We get a weird scene of Laurie being jealous about Amy’s upcoming proposal from a suitor, not because it meant losing her, but due to him feeling that he would be jealous if it had been any one of the March girls. Amy says she doesn’t want to be loved for her family, and Laurie goes away, promising to come back and be worthy of her. Eventually, Beth’s death and their shared grief over it brings them back together, and they return married. In the book, Laurie and Amy actually spend quite a bit of time together. She is the reason why he stops swanning about and gets serious about his career and future. They have their passions (Amy has her art and Laurie his music), and Amy would be able to be the high society wife Laurie needed.

The movie obviously prioritized Jo’s narrative, laying the path for a proper acceptance of Friedrich. Being a philosophy professor and a part of academia and writing, Friedrich could understand and respond to her artistic ways. They are passionate about books and share a great many interests. Gabriel Byrne does a great job as Friedrich, but the age difference looks all the more visually obvious on screen, and oftentimes it seems that Jo was just a girl with a crush. It doesn’t help that Alcott (the writer) never wanted Jo to end up with anybody, and was forced by the publisher to marry her off, thus necessitating the creation of the professor.

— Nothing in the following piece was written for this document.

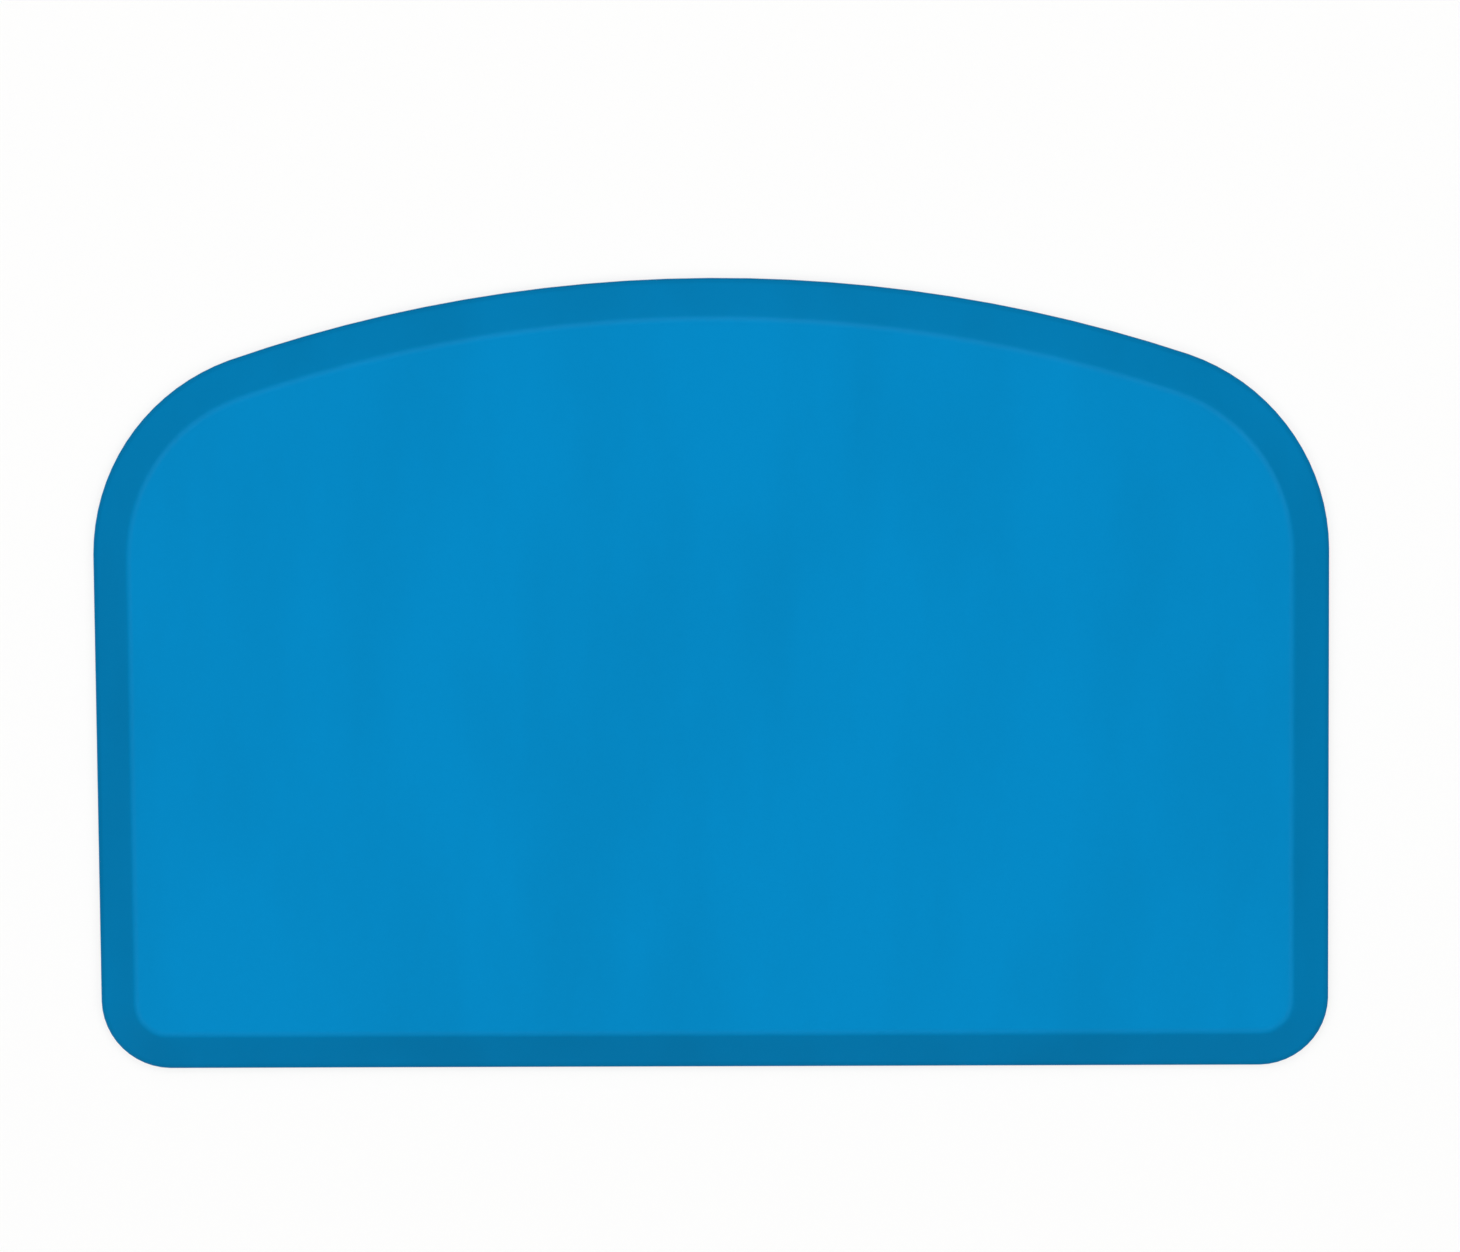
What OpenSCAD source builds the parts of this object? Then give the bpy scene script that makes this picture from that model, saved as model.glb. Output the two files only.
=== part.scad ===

There are also literary precedents that seemed to establish that Jo and Laurie would find their way back to each other. Elizabeth Bennet of Pride and Prejudice also rejected Mr Darcy, but then ended up with him. John Thorton also suffers heartbreak after Margaret Hale says no in North and South, though his heart heals when she accepts him at the end. Hence, when the romance is set up the way it is in the movie, it makes it harder for the viewer to accept the ending when it was already difficult enough for the book. We can’t help but think of what could have been if they could have found a way back to each other, if Laurie had tried again years later after the rejection.

As I struggled emotionally watching all this unfold on screen, it made me ponder why this was so important to me. Why did I want Jo to choose him and feel such palpable disappointment when she didn’t? The answer appeared with amazing clarity – I was Jo. In fact, many of us reading the book would relate to Jo, with her pigheaded ways and zealous ambition. Jo always struggled with what it meant to be proper, never toe-ing the line of feminine identity in the 19th century. And in seeing myself as Jo, of course I wanted her to end up with Laurie.

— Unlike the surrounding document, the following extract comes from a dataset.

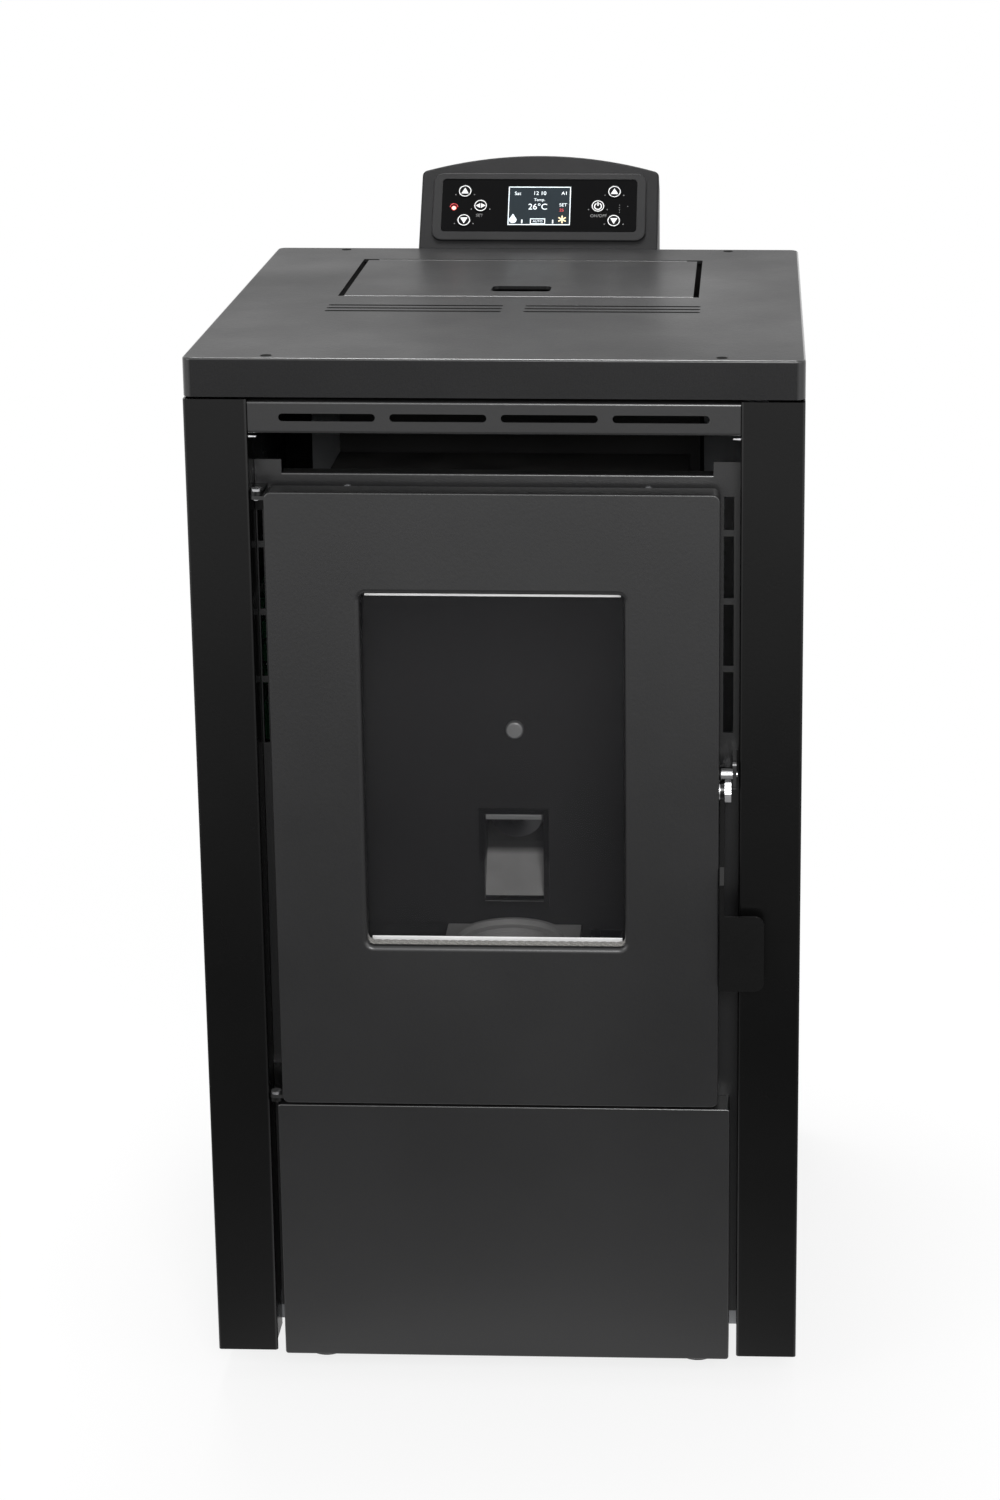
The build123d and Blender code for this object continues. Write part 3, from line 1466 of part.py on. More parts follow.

On paper he made such sense, and for all of us, it would be so easy to fall in love with someone like Laurie. But Jo isn’t me, she isn’t living in the 21st century where a woman can be more than a wife or need to hide her accomplishments under a man’s name. Jo’s acceptance of Laurie would have killed what she eventually became. They would travel the world together, and she would never want for anything. Yes she could still write while being with Laurie, but the drive wouldn’t have been the way it was without him. She wrote for trade first before she pushed herself to give more to the narrative she wanted to put forth.

And now, in 2019, 25 years later, we are getting another Little Women adaptation, with Greta Gerwig directing and Saoirse Ronan and Timothée Chalamet as Jo and Laurie. With these two actors playing these characters, it is going to be even harder to understand Jo’s choice, but I urge you to try. It is key to remember that romance does not make a life, while choice and agency are yours to keep forevermore.